# Choosing correct profile for soft proofing with Canon MP620



## Pyrogerg (Apr 13, 2012)

Can someone please enlighten me as to how I should choose a color profile for soft-proofing with a particular printer-paper combination? My particular printer is a Canon MP620 and I seem to have a few apparently relevant profiles (see attached screenshot). I don't know which one is appropriate for a glossy photo paper, however. I suppose it'd be nice to have a profile developed for a specific paper, but since I send off for good prints and just use the cheap home-printer for convenience and use relatively cheap photo paper for that purpose, I think generic profiles for this printer using matte, semi-gloss, and glossy photo paper would serve my needs just fine.


----------



## Pyrogerg (Apr 13, 2012)

*Attached screenshot of printer profiles*

I neglected to attach the promised screen-capture to the original post. It's attached to this one.


----------



## adobeshmobe (Apr 13, 2012)

I don't know that this helps very much.  I am on Windows 7, and it appears that you are on Mac :disgusted:.  But are these delivered with the printer drivers?


----------



## RikkFlohr (Apr 13, 2012)

From a Previous post. Adapt to your individual printer. 

From Canon's Website

Canon 1111 22 3
ie Canon 560 GL 1

(1) Printer model name

(2) Media type
Each alphabet pair represents its respective Media type.
PR = Photo Paper Pro and Photo Paper Pro II
SP: = Photo Paper Plus Glossy
MP: = Matte Photo Paper
SG: = Photo Paper Plus Semi-gloss
GL: = Photo Paper Plus Glossy II 
PT: = Photo Paper Pro Platinum

Note: If your printer does not support one of the above paper types, the corresponding profile will not be installed. Please see the on-screen manual of your printer for supported paper types.

(3) Print quality
The numbers correspond to the numbers on the print quality slide bar in the [Set Print Quality] dialog box opened from the [Print Quality] tab of the driver. The lower the number, the finer the quality.

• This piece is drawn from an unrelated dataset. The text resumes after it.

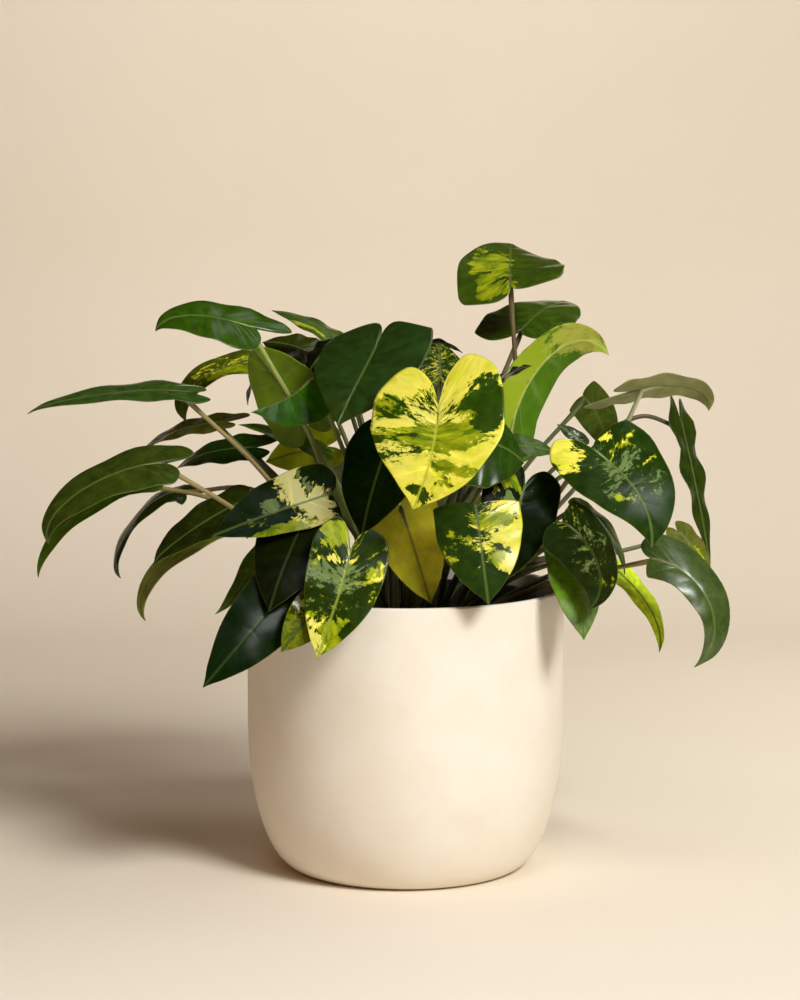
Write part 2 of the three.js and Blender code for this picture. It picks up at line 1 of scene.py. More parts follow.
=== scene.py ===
# %% [markdown]
# # A potted variegated philodendron
# The plant stands in a thin black growing pot, and that pot stands inside a cream stoneware planter.
# The solids of the part give the size and place of every piece. This lesson dresses them: each leaf
# is made again as a thin smooth sheet, and each surface gets a material built from nodes.
# Lengths in the tables are in millimetres, as in the part. Blender works in metres, so every mesh is
# scaled by one thousandth at the end.

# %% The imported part
import math

import bpy
import numpy as np
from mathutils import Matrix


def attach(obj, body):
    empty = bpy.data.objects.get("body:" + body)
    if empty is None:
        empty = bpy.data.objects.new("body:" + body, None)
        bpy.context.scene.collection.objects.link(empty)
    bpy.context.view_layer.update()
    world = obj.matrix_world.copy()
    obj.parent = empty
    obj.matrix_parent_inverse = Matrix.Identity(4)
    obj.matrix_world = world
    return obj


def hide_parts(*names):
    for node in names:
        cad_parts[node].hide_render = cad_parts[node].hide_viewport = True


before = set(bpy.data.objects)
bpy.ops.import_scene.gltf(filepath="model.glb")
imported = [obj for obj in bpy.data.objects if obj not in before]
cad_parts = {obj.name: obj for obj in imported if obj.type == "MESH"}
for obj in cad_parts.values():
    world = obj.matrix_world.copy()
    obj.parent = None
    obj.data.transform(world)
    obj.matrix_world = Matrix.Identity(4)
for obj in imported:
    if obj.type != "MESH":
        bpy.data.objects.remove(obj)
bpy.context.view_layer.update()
MM = 0.001
print("nodes in the part:", len(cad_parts))

# %% [markdown]
# ## The camera
# The photograph looks slightly down on the plant from about two metres, through a long lens, so the
# pot's sides stay almost parallel. A camera can be aimed by a target, but three plain numbers are
# easier to read: where it stands, how far it leans down and its focal length.

# %% Camera at the photograph's viewing angle
CAMERA_PLACE = (-0.0043, -2.0, 0.507)
CAMERA_LEAN = 6.17
CAMERA_LENS = 91.9

camera = bpy.data.objects.new("camera", bpy.data.cameras.new("camera"))
camera.location = CAMERA_PLACE
camera.rotation_euler = (math.radians(90 - CAMERA_LEAN), 0, 0)
camera.data.lens = CAMERA_LENS
camera.data.sensor_width = 36
bpy.context.collection.objects.link(camera)
bpy.context.scene.camera = camera
print("camera", CAMERA_PLACE, "lens", CAMERA_LENS, "mm")

# %% [markdown]
# ## Three helpers
# Colours are written as they would be picked from a screen, as sRGB hex, and one function turns them
# to the linear numbers that a shader works in. A second function adds a shader node, sets its
# values and links its inputs, so each material below reads as a short list. A third starts a
# material with nothing in it.

# %% Colour and node helpers
def linear(code):
    """An sRGB hex colour as linear red, green, blue and full alpha."""
    channels = [int(code[i:i + 2], 16) / 255 for i in (1, 3, 5)]
    return tuple(c / 12.92 if c < 0.04045 else ((c + 0.055) / 1.055) ** 2.4 for c in channels) + (1,)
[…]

The profiles are installed on your system when you run the installation disk. Make sure you turn off Printer Manages Colors in your Canondialog.


----------



## Pyrogerg (Apr 13, 2012)

Rikk,

That's exactly what I was looking for on Canon's site, but was unable to find. If you know where that is, could you please post a link so I can bookmark it?

Thanks,
Gregory


----------



## RikkFlohr (Apr 13, 2012)

Here:

You can't link directly to but you can scroll down to the ICC Profiles for Mac topic.   IF there were a way to attach a PDF here I could send it.


----------



## Pyrogerg (Apr 13, 2012)

Unfortunately the web site is returning an error when I click the link. Will try more searching later.


----------